### What you should do
Print the data exactly, leaving nothing out.

### Data provided
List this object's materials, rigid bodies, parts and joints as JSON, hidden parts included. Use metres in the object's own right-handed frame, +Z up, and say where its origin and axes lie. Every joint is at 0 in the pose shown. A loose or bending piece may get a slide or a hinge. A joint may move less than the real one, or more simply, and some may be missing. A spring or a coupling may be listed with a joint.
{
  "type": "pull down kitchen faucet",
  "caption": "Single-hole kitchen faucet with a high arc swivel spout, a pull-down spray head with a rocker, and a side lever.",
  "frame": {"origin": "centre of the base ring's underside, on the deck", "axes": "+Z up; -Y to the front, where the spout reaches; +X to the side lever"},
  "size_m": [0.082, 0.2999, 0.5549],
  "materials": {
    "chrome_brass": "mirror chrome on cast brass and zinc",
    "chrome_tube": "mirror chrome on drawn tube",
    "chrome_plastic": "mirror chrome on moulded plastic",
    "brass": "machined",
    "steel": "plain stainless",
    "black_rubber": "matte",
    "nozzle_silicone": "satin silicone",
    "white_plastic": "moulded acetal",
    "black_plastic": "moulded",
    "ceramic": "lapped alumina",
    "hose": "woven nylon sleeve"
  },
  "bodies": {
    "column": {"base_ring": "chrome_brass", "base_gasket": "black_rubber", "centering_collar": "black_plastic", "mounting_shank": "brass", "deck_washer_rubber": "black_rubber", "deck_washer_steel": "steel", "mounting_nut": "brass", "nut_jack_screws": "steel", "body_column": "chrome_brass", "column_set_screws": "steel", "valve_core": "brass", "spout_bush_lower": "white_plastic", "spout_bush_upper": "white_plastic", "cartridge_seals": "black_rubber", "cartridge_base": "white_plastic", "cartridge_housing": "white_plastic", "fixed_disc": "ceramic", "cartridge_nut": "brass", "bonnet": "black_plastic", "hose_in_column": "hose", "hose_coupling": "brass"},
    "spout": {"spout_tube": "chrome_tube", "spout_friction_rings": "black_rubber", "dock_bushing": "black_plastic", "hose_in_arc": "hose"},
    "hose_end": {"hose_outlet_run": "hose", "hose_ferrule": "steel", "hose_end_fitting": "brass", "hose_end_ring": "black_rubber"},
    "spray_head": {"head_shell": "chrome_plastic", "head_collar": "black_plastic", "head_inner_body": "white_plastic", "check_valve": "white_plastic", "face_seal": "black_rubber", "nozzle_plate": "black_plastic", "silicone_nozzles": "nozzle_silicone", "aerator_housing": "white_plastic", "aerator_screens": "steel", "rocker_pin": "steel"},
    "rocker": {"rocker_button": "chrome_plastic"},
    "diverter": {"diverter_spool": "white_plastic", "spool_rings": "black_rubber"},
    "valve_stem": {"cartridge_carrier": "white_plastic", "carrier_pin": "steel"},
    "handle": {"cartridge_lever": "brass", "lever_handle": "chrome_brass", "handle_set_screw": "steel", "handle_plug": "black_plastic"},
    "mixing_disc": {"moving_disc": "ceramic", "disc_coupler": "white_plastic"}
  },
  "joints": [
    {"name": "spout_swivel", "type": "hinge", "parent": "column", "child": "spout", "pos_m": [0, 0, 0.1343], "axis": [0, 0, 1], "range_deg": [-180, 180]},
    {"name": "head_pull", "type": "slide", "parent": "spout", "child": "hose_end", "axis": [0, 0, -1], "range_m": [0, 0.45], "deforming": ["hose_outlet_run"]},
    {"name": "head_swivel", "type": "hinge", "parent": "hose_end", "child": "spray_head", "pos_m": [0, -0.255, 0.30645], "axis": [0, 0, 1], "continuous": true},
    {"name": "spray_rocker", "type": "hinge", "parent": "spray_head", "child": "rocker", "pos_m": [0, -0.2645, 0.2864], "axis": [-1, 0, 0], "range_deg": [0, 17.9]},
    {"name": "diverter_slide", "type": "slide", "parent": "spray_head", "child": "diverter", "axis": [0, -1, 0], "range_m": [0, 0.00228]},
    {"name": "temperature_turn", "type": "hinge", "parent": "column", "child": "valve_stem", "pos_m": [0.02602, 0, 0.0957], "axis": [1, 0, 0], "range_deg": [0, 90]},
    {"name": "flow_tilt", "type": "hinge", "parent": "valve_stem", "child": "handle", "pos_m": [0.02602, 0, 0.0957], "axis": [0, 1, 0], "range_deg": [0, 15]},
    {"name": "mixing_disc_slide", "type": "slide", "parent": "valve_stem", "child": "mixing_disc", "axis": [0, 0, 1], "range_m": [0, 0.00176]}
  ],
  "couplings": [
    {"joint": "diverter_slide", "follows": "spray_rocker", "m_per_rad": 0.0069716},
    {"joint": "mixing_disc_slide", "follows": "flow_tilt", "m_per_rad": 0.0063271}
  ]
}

### Response below
List this object's materials, rigid bodies, parts and joints as JSON, hidden parts included. Use metres in the object's own right-handed frame, +Z up, and say where its origin and axes lie. Every joint is at 0 in the pose shown. A loose or bending piece may get a slide or a hinge. A joint may move less than the real one, or more simply, and some may be missing. A spring or a coupling may be listed with a joint.
{
  "type": "pull down kitchen faucet",
  "caption": "Single-hole kitchen faucet with a high arc swivel spout, a pull-down spray head with a rocker, and a side lever.",
  "frame": {"origin": "centre of the base ring's underside, on the deck", "axes": "+Z up; -Y to the front, where the spout reaches; +X to the side lever"},
  "size_m": [0.082, 0.2999, 0.5549],
  "materials": {
    "chrome_brass": "mirror chrome on cast brass and zinc",
    "chrome_tube": "mirror chrome on drawn tube",
    "chrome_plastic": "mirror chrome on moulded plastic",
    "brass": "machined",
    "steel": "plain stainless",
    "black_rubber": "matte",
    "nozzle_silicone": "satin silicone",
    "white_plastic": "moulded acetal",
    "black_plastic": "moulded",
    "ceramic": "lapped alumina",
    "hose": "woven nylon sleeve"
  },
  "bodies": {
    "column": {"base_ring": "chrome_brass", "base_gasket": "black_rubber", "centering_collar": "black_plastic", "mounting_shank": "brass", "deck_washer_rubber": "black_rubber", "deck_washer_steel": "steel", "mounting_nut": "brass", "nut_jack_screws": "steel", "body_column": "chrome_brass", "column_set_screws": "steel", "valve_core": "brass", "spout_bush_lower": "white_plastic", "spout_bush_upper": "white_plastic", "cartridge_seals": "black_rubber", "cartridge_base": "white_plastic", "cartridge_housing": "white_plastic", "fixed_disc": "ceramic", "cartridge_nut": "brass", "bonnet": "black_plastic", "hose_in_column": "hose", "hose_coupling": "brass"},
    "spout": {"spout_tube": "chrome_tube", "spout_friction_rings": "black_rubber", "dock_bushing": "black_plastic", "hose_in_arc": "hose"},
    "hose_end": {"hose_outlet_run": "hose", "hose_ferrule": "steel", "hose_end_fitting": "brass", "hose_end_ring": "black_rubber"},
    "spray_head": {"head_shell": "chrome_plastic", "head_collar": "black_plastic", "head_inner_body": "white_plastic", "check_valve": "white_plastic", "face_seal": "black_rubber", "nozzle_plate": "black_plastic", "silicone_nozzles": "nozzle_silicone", "aerator_housing": "white_plastic", "aerator_screens": "steel", "rocker_pin": "steel"},
    "rocker": {"rocker_button": "chrome_plastic"},
    "diverter": {"diverter_spool": "white_plastic", "spool_rings": "black_rubber"},
    "valve_stem": {"cartridge_carrier": "white_plastic", "carrier_pin": "steel"},
    "handle": {"cartridge_lever": "brass", "lever_handle": "chrome_brass", "handle_set_screw": "steel", "handle_plug": "black_plastic"},
    "mixing_disc": {"moving_disc": "ceramic", "disc_coupler": "white_plastic"}
  },
  "joints": [
    {"name": "spout_swivel", "type": "hinge", "parent": "column", "child": "spout", "pos_m": [0, 0, 0.1343], "axis": [0, 0, 1], "range_deg": [-180, 180]},
    {"name": "head_pull", "type": "slide", "parent": "spout", "child": "hose_end", "axis": [0, 0, -1], "range_m": [0, 0.45], "deforming": ["hose_outlet_run"]},
    {"name": "head_swivel", "type": "hinge", "parent": "hose_end", "child": "spray_head", "pos_m": [0, -0.255, 0.30645], "axis": [0, 0, 1], "continuous": true},
    {"name": "spray_rocker", "type": "hinge", "parent": "spray_head", "child": "rocker", "pos_m": [0, -0.2645, 0.2864], "axis": [-1, 0, 0], "range_deg": [0, 17.9]},
    {"name": "diverter_slide", "type": "slide", "parent": "spray_head", "child": "diverter", "axis": [0, -1, 0], "range_m": [0, 0.00228]},
    {"name": "temperature_turn", "type": "hinge", "parent": "column", "child": "valve_stem", "pos_m": [0.02602, 0, 0.0957], "axis": [1, 0, 0], "range_deg": [0, 90]},
    {"name": "flow_tilt", "type": "hinge", "parent": "valve_stem", "child": "handle", "pos_m": [0.02602, 0, 0.0957], "axis": [0, 1, 0], "range_deg": [0, 15]},
    {"name": "mixing_disc_slide", "type": "slide", "parent": "valve_stem", "child": "mixing_disc", "axis": [0, 0, 1], "range_m": [0, 0.00176]}
  ],
  "couplings": [
    {"joint": "diverter_slide", "follows": "spray_rocker", "m_per_rad": 0.0069716},
    {"joint": "mixing_disc_slide", "follows": "flow_tilt", "m_per_rad": 0.0063271}
  ]
}